As reported yesterday, Permanent Private Houdini was dropped from the rolls of the Castle Argghhh! Guard Force, with his status changed to Missing, Presumed Lost, though the SAR effort continues. Right after I posted that bit, I went downstairs to let Sergeant Kiki and Recruit Gunner back in before I headed off to soul-crushing meetings. It's waaaay too hot to leave 'em out - and they don't want to stay out. Like any good turnkey, I count 'em out and I count 'em in - to make sure the Interior Guard doesn't sneak out for some AWOL time on their own, and to make sure all the Exterior Guard are accounted for upon re-entry.
Imagine my bemusement when, in a blurry rush of canine fur, they came galloping in, black, russet, black.

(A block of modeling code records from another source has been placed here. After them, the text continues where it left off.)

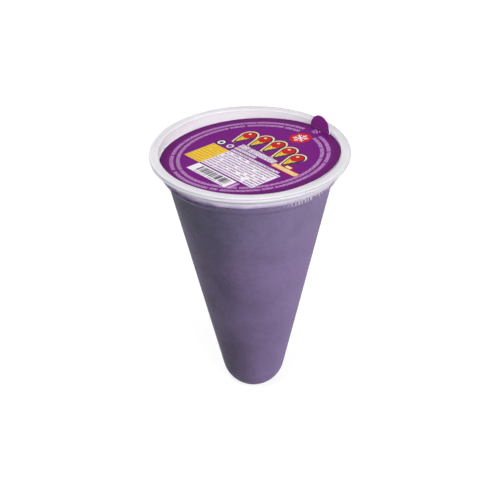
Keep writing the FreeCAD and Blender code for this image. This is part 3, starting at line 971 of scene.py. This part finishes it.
soft_lamp("front_right", azimuth=32.0, elevation=26.0, size=0.45, watts=6.4)
soft_lamp("top_left", azimuth=-40.0, elevation=64.0, size=0.5, watts=2.9)
soft_lamp("far_left", azimuth=-64.0, elevation=24.0, size=0.5, watts=1.4)
soft_lamp("far_back", azimuth=-140.0, elevation=8.0, size=0.5, watts=3.4)

# %% [markdown]
# ## Camera
#
# The camera looks down at the cup from the front with a longish lens, as product pictures are
# taken, and it is held very slightly crooked. Its place is given by the point it circles, the
# distance and the elevation. The aim then moves a little, so that the cup sits in the frame with
# air above it, and no lens shift is needed. The frame is FRAME units wide, and the focal length and
# the two moves of the aim are given in the same units.

# %% Camera
DISTANCE = 0.70
ELEVATION = math.radians(31.03)
ROLL = math.radians(1.1)
FRAME = 500.0
FOCAL = 1960.7
AIM_LEFT = 2.0
AIM_UP = 18.4
CIRCLED_HEIGHT = 46.4
SENSOR = 36.0


def camera_axes(backward):
    """The camera's right, up and backward, rolled clockwise."""
    level_right = Vector((0.0, 0.0, 1.0)).cross(backward).normalized()
    level_up = backward.cross(level_right)
    rolled_right = level_right * math.cos(ROLL) - level_up * math.sin(ROLL)
    return rolled_right, level_right * math.sin(ROLL) + level_up * math.cos(ROLL), backward


circled = Vector((0.0, 0.0, CIRCLED_HEIGHT * MM))
backward = Vector((0.0, -math.cos(ELEVATION), math.sin(ELEVATION)))
eye = circled + backward * DISTANCE
frame_right, frame_up, _ = camera_axes(backward)
aim = circled + (frame_up * AIM_UP - frame_right * AIM_LEFT) * (DISTANCE / FOCAL)
axes = Matrix(camera_axes((eye - aim).normalized())).transposed()

lens = bpy.data.cameras.new("camera")
lens.sensor_width = SENSOR
lens.lens = FOCAL / FRAME * SENSOR
camera = bpy.data.objects.new("camera", lens)
camera.matrix_world = Matrix.Translation(eye) @ axes.to_4x4()
bpy.context.scene.collection.objects.link(camera)
bpy.context.scene.camera = camera
bpy.context.scene.view_settings.view_transform = "Standard"
print("camera at", [round(part, 3) for part in eye], "lens", round(lens.lens, 1), "mm")
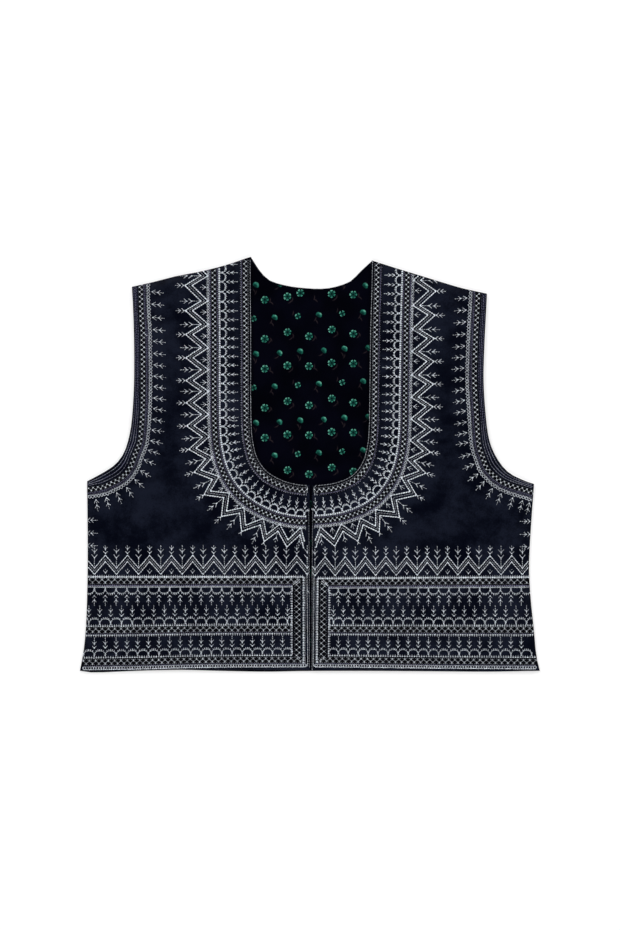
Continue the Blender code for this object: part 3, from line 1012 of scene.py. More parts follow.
def lay_stitches(needle):
    """One mesh of all the needle's stitches, with the two attributes that the thread reads."""
    rows, starts, ends = on_the_cloth(needle)
    count, run = len(rows), ends - starts
    length = np.linalg.norm(run, axis=1)
    aside = np.column_stack([-run[:, 1], run[:, 0], np.zeros(count)])
    aside /= np.linalg.norm(aside, axis=1)[:, None] + TINY
    wide = varied(rows[:, 4] * MM, 0.14)
    tall = varied(rows[:, 5] * MM, 0.20)
    along, across, up = STITCH.T
    places = (starts[:, None] + along[None, :, None] * run[:, None]
              + across[None, :, None] * (aside * wide[:, None])[:, None])
    places[:, :, 2] += up * tall[:, None] - SUNK * MM
    faces = STITCH_FACES + len(STITCH) * np.arange(count)[:, None, None]
    mesh = bpy.data.meshes.new(needle.name)
    mesh.from_pydata(places.reshape(-1, 3), [], faces.reshape(-1, 3))
    write_attribute(mesh, "tone", "FLOAT", np.repeat(drifting_tone(rows), len(STITCH)))
    strand = np.zeros((count, len(STITCH), 3))
    strand[:, :, 0] = along * length[:, None] / MM + rows[:, 0:1]
    strand[:, :, 1] = across * wide[:, None] / MM
    write_attribute(mesh, "strand", "FLOAT_VECTOR", strand)
    mesh.materials.append(THREADS[needle.thread])
    mesh.shade_smooth()
    piece = add_object(needle.name, mesh)
    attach(piece, "root")
    "thread_" + needle.thread
    print(f"{needle.name}: {count} stitches, {len(STITCH_FACES) * count} triangles")
    return piece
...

Waidaminnit. There shoulda only been one black. I whirled around, thinking that Permanent Private Houdini had self-recovered! But the blur of excited canines had swarmed up the steps to steal some cat-food prior to being forced into their less-interesting demesne.
Up the stairs I go.
I was right. Much looting of cat breakfast was being done.
And there *were* three canines being scolded by the felines for their audacity and loutish behavior.
Sadly, the second flash of black was not Permanent Private Houdini.

Meet Harley. He was AWOL from his own guardmount from the demesne kitty-corner to the left rear of the Castle.
I'd not met Harley before, but he had tags, so he was apprehended, put in irons, and returned to his Commander. Who was *very* annoyed, though happy to have Permanent Private Harley back under military control, so to speak.
While we're at it - you might as well meet the Keets of Argghhh! as well. 19 of them survived being shipped in the mail as eggs, 3 weeks in the incubator and hatching process.